Juvenile Salmon Response to Innovative Seawall Enhancements: Application of a Hydroacoustic Camera

Researchers use an acoustic camera to see how fish respond to seawall habitat enhancements.

Principal Investigator

Jeff Cordell, University of Washington, School of Aquatic and Fishery Sciences

Co-Principal Investigators

Jason Toft, University of Washington


It is widely acknowledged that seawall habitat enhancements can improve the local environment for juvenile fish. This project builds on previous WSG-funded research to incorporate juvenile salmon habitat considerations into the construction of the Seattle sea wall, and provide managers with effective options for improving juvenile salmon survival and survival of adults returning to spawn.
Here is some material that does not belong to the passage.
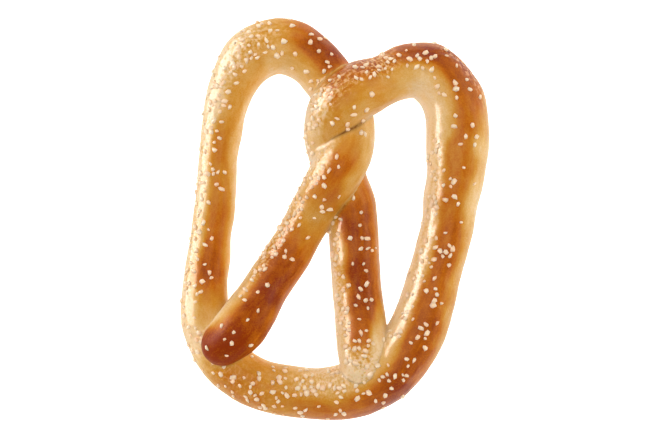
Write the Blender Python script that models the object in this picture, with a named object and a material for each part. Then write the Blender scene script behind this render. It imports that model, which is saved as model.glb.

Investigators are expanding upon current  Seattle Department of Transportation monitoring with additional funding that provides for snorkeling surveys and to install acoustic cameras mounted under survey kayaks, to image fishes in their environment. The approach will improve and enhance data gathered about juvenile salmon in nearshore urban environments by providing data to be collected in areas and times of otherwise poor visibility (such as at night). This will be coupled with snorkeling surveys along Seattle’s waterfront, conducted during the juvenile salmon spring out-migration period. The data will expand our understanding of how juvenile salmon are using these new habitat areas.